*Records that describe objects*
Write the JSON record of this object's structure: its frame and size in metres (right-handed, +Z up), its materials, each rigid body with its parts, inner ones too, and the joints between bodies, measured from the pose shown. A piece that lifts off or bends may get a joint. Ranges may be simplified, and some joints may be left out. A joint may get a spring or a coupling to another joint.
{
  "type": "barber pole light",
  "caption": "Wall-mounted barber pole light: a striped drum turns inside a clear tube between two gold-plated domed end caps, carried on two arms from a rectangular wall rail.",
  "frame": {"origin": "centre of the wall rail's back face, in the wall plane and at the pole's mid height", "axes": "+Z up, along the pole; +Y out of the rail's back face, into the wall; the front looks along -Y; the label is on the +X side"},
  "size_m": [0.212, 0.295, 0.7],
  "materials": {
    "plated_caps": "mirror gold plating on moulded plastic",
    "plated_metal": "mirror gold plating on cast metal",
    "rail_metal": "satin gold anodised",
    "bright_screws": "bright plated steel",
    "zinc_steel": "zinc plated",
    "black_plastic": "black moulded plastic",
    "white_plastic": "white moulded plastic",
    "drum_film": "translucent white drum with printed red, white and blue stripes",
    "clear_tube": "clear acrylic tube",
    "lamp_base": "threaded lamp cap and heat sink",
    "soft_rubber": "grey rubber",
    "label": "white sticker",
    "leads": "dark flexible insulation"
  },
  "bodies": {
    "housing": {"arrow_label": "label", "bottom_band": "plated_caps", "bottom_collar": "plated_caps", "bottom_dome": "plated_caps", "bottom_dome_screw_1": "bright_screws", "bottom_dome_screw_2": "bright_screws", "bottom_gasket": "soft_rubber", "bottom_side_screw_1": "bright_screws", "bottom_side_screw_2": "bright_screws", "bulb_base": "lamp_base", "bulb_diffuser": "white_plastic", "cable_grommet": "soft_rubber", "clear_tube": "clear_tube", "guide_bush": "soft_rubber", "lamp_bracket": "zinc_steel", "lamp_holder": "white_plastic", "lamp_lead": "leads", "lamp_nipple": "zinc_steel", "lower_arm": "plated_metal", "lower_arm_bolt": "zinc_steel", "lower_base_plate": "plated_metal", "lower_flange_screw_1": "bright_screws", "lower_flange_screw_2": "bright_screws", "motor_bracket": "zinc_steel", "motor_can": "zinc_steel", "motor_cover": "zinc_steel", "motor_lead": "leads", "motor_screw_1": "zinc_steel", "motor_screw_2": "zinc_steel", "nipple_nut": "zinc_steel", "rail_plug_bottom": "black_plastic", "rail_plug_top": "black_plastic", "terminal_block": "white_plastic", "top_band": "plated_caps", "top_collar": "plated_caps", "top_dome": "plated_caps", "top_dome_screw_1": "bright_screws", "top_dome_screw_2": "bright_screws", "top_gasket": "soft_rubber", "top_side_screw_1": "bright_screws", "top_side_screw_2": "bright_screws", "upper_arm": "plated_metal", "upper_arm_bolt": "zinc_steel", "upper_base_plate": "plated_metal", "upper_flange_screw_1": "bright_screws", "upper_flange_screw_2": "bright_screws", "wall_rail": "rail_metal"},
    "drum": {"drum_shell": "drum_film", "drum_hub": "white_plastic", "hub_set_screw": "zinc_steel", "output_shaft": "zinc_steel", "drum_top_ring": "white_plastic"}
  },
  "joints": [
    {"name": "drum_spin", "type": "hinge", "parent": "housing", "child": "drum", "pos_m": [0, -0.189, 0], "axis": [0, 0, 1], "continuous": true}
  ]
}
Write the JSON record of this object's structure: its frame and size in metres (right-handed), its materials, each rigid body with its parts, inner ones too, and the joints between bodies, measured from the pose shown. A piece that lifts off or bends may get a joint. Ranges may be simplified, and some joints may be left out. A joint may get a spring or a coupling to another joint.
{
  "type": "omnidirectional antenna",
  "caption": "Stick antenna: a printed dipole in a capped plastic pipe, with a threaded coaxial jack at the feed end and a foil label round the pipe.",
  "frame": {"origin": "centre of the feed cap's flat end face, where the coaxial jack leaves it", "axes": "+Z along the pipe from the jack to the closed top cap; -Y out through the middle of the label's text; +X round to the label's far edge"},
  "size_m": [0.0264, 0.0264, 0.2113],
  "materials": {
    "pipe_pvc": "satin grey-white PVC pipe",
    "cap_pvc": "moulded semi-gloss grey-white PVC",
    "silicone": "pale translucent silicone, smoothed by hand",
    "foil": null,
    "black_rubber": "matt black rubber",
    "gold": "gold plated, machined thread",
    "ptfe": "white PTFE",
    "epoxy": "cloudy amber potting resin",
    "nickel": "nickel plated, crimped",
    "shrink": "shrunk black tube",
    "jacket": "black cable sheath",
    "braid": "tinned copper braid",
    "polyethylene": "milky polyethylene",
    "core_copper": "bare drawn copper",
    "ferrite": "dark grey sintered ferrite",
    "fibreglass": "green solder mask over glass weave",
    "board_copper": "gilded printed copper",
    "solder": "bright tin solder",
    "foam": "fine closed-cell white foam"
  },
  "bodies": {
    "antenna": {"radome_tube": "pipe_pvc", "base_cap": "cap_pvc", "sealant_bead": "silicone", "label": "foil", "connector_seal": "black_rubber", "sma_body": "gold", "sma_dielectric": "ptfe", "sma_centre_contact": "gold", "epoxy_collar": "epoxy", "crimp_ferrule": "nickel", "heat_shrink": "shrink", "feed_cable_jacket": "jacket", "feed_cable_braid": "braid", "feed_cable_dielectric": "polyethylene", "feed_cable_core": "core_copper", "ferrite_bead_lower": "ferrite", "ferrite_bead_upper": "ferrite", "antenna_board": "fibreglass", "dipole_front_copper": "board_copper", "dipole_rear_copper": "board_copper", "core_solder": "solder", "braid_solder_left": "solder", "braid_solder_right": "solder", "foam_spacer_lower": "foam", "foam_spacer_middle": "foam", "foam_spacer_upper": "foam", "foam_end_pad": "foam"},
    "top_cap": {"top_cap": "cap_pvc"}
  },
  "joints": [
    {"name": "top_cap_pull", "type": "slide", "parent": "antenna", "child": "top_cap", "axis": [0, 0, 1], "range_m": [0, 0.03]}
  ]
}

*EXERCISE GOAL*
Write out every entry exactly as given.

*RESULT BELOW*
Write the JSON record of this object's structure: its frame and size in metres (right-handed, +Z up), its materials, each rigid body with its parts, inner ones too, and the joints between bodies, measured from the pose shown. A piece that lifts off or bends may get a joint. Ranges may be simplified, and some joints may be left out. A joint may get a spring or a coupling to another joint.
{
  "type": "barber pole light",
  "caption": "Wall-mounted barber pole light: a striped drum turns inside a clear tube between two gold-plated domed end caps, carried on two arms from a rectangular wall rail.",
  "frame": {"origin": "centre of the wall rail's back face, in the wall plane and at the pole's mid height", "axes": "+Z up, along the pole; +Y out of the rail's back face, into the wall; the front looks along -Y; the label is on the +X side"},
  "size_m": [0.212, 0.295, 0.7],
  "materials": {
    "plated_caps": "mirror gold plating on moulded plastic",
    "plated_metal": "mirror gold plating on cast metal",
    "rail_metal": "satin gold anodised",
    "bright_screws": "bright plated steel",
    "zinc_steel": "zinc plated",
    "black_plastic": "black moulded plastic",
    "white_plastic": "white moulded plastic",
    "drum_film": "translucent white drum with printed red, white and blue stripes",
    "clear_tube": "clear acrylic tube",
    "lamp_base": "threaded lamp cap and heat sink",
    "soft_rubber": "grey rubber",
    "label": "white sticker",
    "leads": "dark flexible insulation"
  },
  "bodies": {
    "housing": {"arrow_label": "label", "bottom_band": "plated_caps", "bottom_collar": "plated_caps", "bottom_dome": "plated_caps", "bottom_dome_screw_1": "bright_screws", "bottom_dome_screw_2": "bright_screws", "bottom_gasket": "soft_rubber", "bottom_side_screw_1": "bright_screws", "bottom_side_screw_2": "bright_screws", "bulb_base": "lamp_base", "bulb_diffuser": "white_plastic", "cable_grommet": "soft_rubber", "clear_tube": "clear_tube", "guide_bush": "soft_rubber", "lamp_bracket": "zinc_steel", "lamp_holder": "white_plastic", "lamp_lead": "leads", "lamp_nipple": "zinc_steel", "lower_arm": "plated_metal", "lower_arm_bolt": "zinc_steel", "lower_base_plate": "plated_metal", "lower_flange_screw_1": "bright_screws", "lower_flange_screw_2": "bright_screws", "motor_bracket": "zinc_steel", "motor_can": "zinc_steel", "motor_cover": "zinc_steel", "motor_lead": "leads", "motor_screw_1": "zinc_steel", "motor_screw_2": "zinc_steel", "nipple_nut": "zinc_steel", "rail_plug_bottom": "black_plastic", "rail_plug_top": "black_plastic", "terminal_block": "white_plastic", "top_band": "plated_caps", "top_collar": "plated_caps", "top_dome": "plated_caps", "top_dome_screw_1": "bright_screws", "top_dome_screw_2": "bright_screws", "top_gasket": "soft_rubber", "top_side_screw_1": "bright_screws", "top_side_screw_2": "bright_screws", "upper_arm": "plated_metal", "upper_arm_bolt": "zinc_steel", "upper_base_plate": "plated_metal", "upper_flange_screw_1": "bright_screws", "upper_flange_screw_2": "bright_screws", "wall_rail": "rail_metal"},
    "drum": {"drum_shell": "drum_film", "drum_hub": "white_plastic", "hub_set_screw": "zinc_steel", "output_shaft": "zinc_steel", "drum_top_ring": "white_plastic"}
  },
  "joints": [
    {"name": "drum_spin", "type": "hinge", "parent": "housing", "child": "drum", "pos_m": [0, -0.189, 0], "axis": [0, 0, 1], "continuous": true}
  ]
}
Write the JSON record of this object's structure: its frame and size in metres (right-handed), its materials, each rigid body with its parts, inner ones too, and the joints between bodies, measured from the pose shown. A piece that lifts off or bends may get a joint. Ranges may be simplified, and some joints may be left out. A joint may get a spring or a coupling to another joint.
{
  "type": "omnidirectional antenna",
  "caption": "Stick antenna: a printed dipole in a capped plastic pipe, with a threaded coaxial jack at the feed end and a foil label round the pipe.",
  "frame": {"origin": "centre of the feed cap's flat end face, where the coaxial jack leaves it", "axes": "+Z along the pipe from the jack to the closed top cap; -Y out through the middle of the label's text; +X round to the label's far edge"},
  "size_m": [0.0264, 0.0264, 0.2113],
  "materials": {
    "pipe_pvc": "satin grey-white PVC pipe",
    "cap_pvc": "moulded semi-gloss grey-white PVC",
    "silicone": "pale translucent silicone, smoothed by hand",
    "foil": null,
    "black_rubber": "matt black rubber",
    "gold": "gold plated, machined thread",
    "ptfe": "white PTFE",
    "epoxy": "cloudy amber potting resin",
    "nickel": "nickel plated, crimped",
    "shrink": "shrunk black tube",
    "jacket": "black cable sheath",
    "braid": "tinned copper braid",
    "polyethylene": "milky polyethylene",
    "core_copper": "bare drawn copper",
    "ferrite": "dark grey sintered ferrite",
    "fibreglass": "green solder mask over glass weave",
    "board_copper": "gilded printed copper",
    "solder": "bright tin solder",
    "foam": "fine closed-cell white foam"
  },
  "bodies": {
    "antenna": {"radome_tube": "pipe_pvc", "base_cap": "cap_pvc", "sealant_bead": "silicone", "label": "foil", "connector_seal": "black_rubber", "sma_body": "gold", "sma_dielectric": "ptfe", "sma_centre_contact": "gold", "epoxy_collar": "epoxy", "crimp_ferrule": "nickel", "heat_shrink": "shrink", "feed_cable_jacket": "jacket", "feed_cable_braid": "braid", "feed_cable_dielectric": "polyethylene", "feed_cable_core": "core_copper", "ferrite_bead_lower": "ferrite", "ferrite_bead_upper": "ferrite", "antenna_board": "fibreglass", "dipole_front_copper": "board_copper", "dipole_rear_copper": "board_copper", "core_solder": "solder", "braid_solder_left": "solder", "braid_solder_right": "solder", "foam_spacer_lower": "foam", "foam_spacer_middle": "foam", "foam_spacer_upper": "foam", "foam_end_pad": "foam"},
    "top_cap": {"top_cap": "cap_pvc"}
  },
  "joints": [
    {"name": "top_cap_pull", "type": "slide", "parent": "antenna", "child": "top_cap", "axis": [0, 0, 1], "range_m": [0, 0.03]}
  ]
}